Как уже было сказано, реальность режима, созданного Сталиным, представляла собой классический случай системы без обратной связи, системы, начисто лишенной способности к самоконтролю, саморегулированию. Коль скоро такая система, лишенная всех жизненно важных инстинктов, оказалась жизнеспособной, естественно предположить, что ею управляет некий могучий мозг, сверхпроницательность которого компенсирует отсутствие обратной связи.
Так оно первоначально и предполагалось. Предполагалось, что во главе системы будет стоять ареопаг мудрейших (ленинский ЦК), умело направляющий движение всей системы по заранее намеченному пути, рассчитанному в соответствии с последними достижениями великого учения.
Оруэлл экстраполировал эту схему, и эта экстраполяция легла в основу его романа. В действительности же все произошло иначе. Система, лишенная всех жизненных инстинктов, обнаружила чудовищную способность к саморазвитию. Отсутствие обратной связи в сфере экономической и социальной привело к тому, что основным законом развития этой системы стал закон отрицательной селекции: закон, вследствие которого на так называемую руководящую работу может выдвинуться только индивидуум, обладающий отрицательными интеллектуальными, моральными и деловыми качествами.
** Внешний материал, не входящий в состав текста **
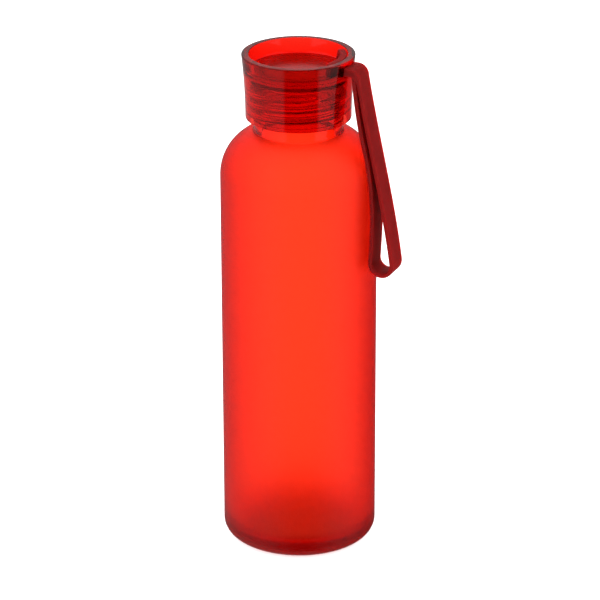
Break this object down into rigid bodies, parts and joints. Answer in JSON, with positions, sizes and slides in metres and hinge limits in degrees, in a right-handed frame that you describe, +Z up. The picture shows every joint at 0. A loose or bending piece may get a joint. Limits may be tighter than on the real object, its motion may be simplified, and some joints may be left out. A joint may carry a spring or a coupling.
{
  "type": "glass water bottle",
  "caption": "Frosted glass water bottle with a clear tinted screw cap, dished on top, and a looped silicone carry strap.",
  "frame": {"origin": "centre of the base, on the surface the bottle stands on", "axes": "+Z up along the bottle's axis, +X towards the strap, +Y across the strap's width"},
  "size_m": [0.0782, 0.066, 0.218],
  "materials": {
    "frosted_glass": "satin frosted, tinted orange red",
    "clear_plastic": "clear, glossy, tinted deep red",
    "seal_silicone": "smooth",
    "strap_silicone": "matt moulded silicone"
  },
  "bodies": {
    "bottle": {"glass_bottle": "frosted_glass"},
    "seal": {"seal_ring": "seal_silicone"},
    "cap": {"screw_cap": "clear_plastic", "strap_anchor": "strap_silicone"},
    "strap": {"strap_loop": "strap_silicone"}
  },
  "joints": [
    {"name": "cap_lift", "type": "slide", "parent": "bottle", "child": "seal", "axis": [0, 0, 1], "range_m": [0, 0.018]},
    {"name": "cap_turn", "type": "hinge", "parent": "seal", "child": "cap", "pos_m": [0, 0, 0.2], "axis": [0, 0, 1], "range_deg": [0, 1440]},
    {"name": "strap_flex", "type": "hinge", "parent": "cap", "child": "strap", "pos_m": [0.0275, 0, 0.2139], "axis": [0, -1, 0], "range_deg": [0, 170]}
  ],
  "couplings": [
    {"joint": "cap_lift", "follows": "cap_turn", "m_per_rad": 0.0007162}
  ]
}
В результате возникла ситуация, которая не могла присниться никакому Оруэллу, — супердержава, обладающая ядерным оружием, спутниками и глобальными ракетами, возглавляемая людьми, которые по складам, отчаянно спотыкаясь на каждом иностранном слове («марксизьм-ленинизьм»), без которых им пока не обойтись, читают по бумажке заранее приготовленные для них речи и тщетно пытаются придать своим лицам мало-мальски человекообразное выражение.